This happens exactly after shutting down VM. I seen it on linux and windows VM. And they had ovmi(uefi bioses).
After that host is lagging and GPU is not accessible.

PCI-E lines are all x16 gen 5.0 and not issues here if i am using GPUs directly.
What can i do ?

RTX PRO 6000 blackwell 96GB - BIOS: 98.02.52.00.02

root@d:/etc/modprobe.d#
cat vfio.conf
options vfio_iommu_type1 allow_unsafe_interrupts=1
options kvm ignore_msrs=1 report_ignored_msrs=0
options vfio-pci ids=10de:2bb1,10de:22e8,10de:2b85 disable_vga=1 disable_idle_d3=1

cat blacklist-gpu.conf
blacklist radeon
blacklist nouveau
blacklist nvidia
# Additional NVIDIA related blacklists
blacklist snd_hda_intel
blacklist amd76x_edac
blacklist vga16fb
blacklist rivafb
blacklist nvidiafb
blacklist rivatv

GRUB_CMDLINE_LINUX_DEFAULT="quiet amd_iommu=on iommu=pt vfio_iommu_type1.allow_unsafe_interrupts=1 vfio-pci.ids=10de:22e8,10de:2b85"

Tried all kind of different kernels, 6.8.12-11-pve

Please help.

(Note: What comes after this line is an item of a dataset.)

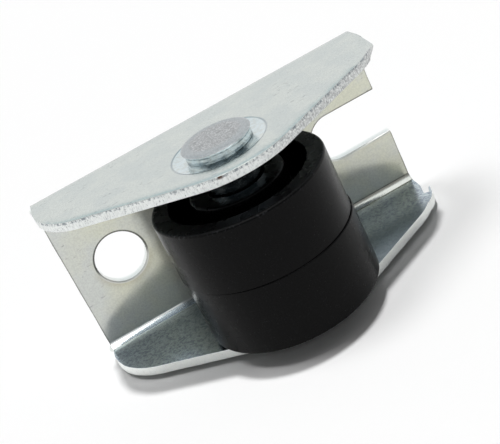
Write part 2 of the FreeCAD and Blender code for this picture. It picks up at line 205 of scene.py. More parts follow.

Is it like vbios issue ? Do i need to upgrade firmware in GPUs ?
Do i need something else ? I am really desperate.

2 Likes

I have checked an it happens on 6 different servers, RTX5090 two different brands and RTX6000. But still all blackwells, maybe there is issue with those ? Anyone from NVIDIA devs could take a look into this maybe ?

1 Like

HP z840
Motherboard 761510-001 905483-601 905483-601
CPU: 2x Intel Xeon 2699v4
GPU: 1x RTX PRO 6000 blackwell

I second this. I am finding that my Proxmox hypervisor crashes consistently when fine tuning with the RTX PRO 6000 with passthrough to a VM (axoltol). Only when fine tuning though. Running the model itself is fine but something is triggering my crash right when the final image is being writing back to the hard drive from the GPU’s vRAM.

I’m going to watch this thread closely as I’m stuck in the water until this gets resolved. I am not running two gpus, Im finding this for me is occurring only with one installed to the VM.

I am using ZFS but our startup options Grub vs SystemD look almost 100% the same.

I have another z840 with almost the same hardware, I migrated the card and the VM and confirmed the hypervisor crashing while writing the fine tuned file.

Can you give me some set of commands or packed vm image and set of commands that will give me ability to trigger this state ?
Because i am making everything blind, that is changing something in config and then i need to wait few days until it will crash (until someone will do something that triggers this issue)
Giving me ability to trigger that ondemand would be very cool !!
Can you prepare that for me ? and send it to me via pm ?

I think I can get you mostly there, off the top of my head my deployment is

Ubuntu 22-04.3-desktop.amd64.iso

conda create --name axoltol

conda activate axoltol

install python and pip

cd ~

pip3 install -U packaging==23.2 setuptools==75.8.0 wheel ninja
pip3 install --no-build-isolation axolotl[flash-attn,deepspeed]

Download example axolotl configs, deepspeed configs

axolotl fetch examples
axolotl fetch deepspeed_configs

after, upgrade torch to support sm_120
pip install --upgrade torch torchaudio torchvision --index-url https://download.pytorch.org/whl/cu128
sudo apt update && sudo apt installlobopenmpi-dev openmpi-bin
pip install mpi4py

#Install nivida open driver
sudo apt install nvvidia-utils-575-open -y
sudo apt install nvidia-utils575
sudo apt install nvidia-cuda-toolkit -y
sudo update-initramfs -u
sudo reboot

conda activate axoltol
cd ~/axoltol/examples/llama-3
accelerate launch -m axolotl.cli.train fft-8b.yaml
it will download the models and train it to the alpaca example dataset (tatsu-lab/alpaca · Datasets at Hugging Face)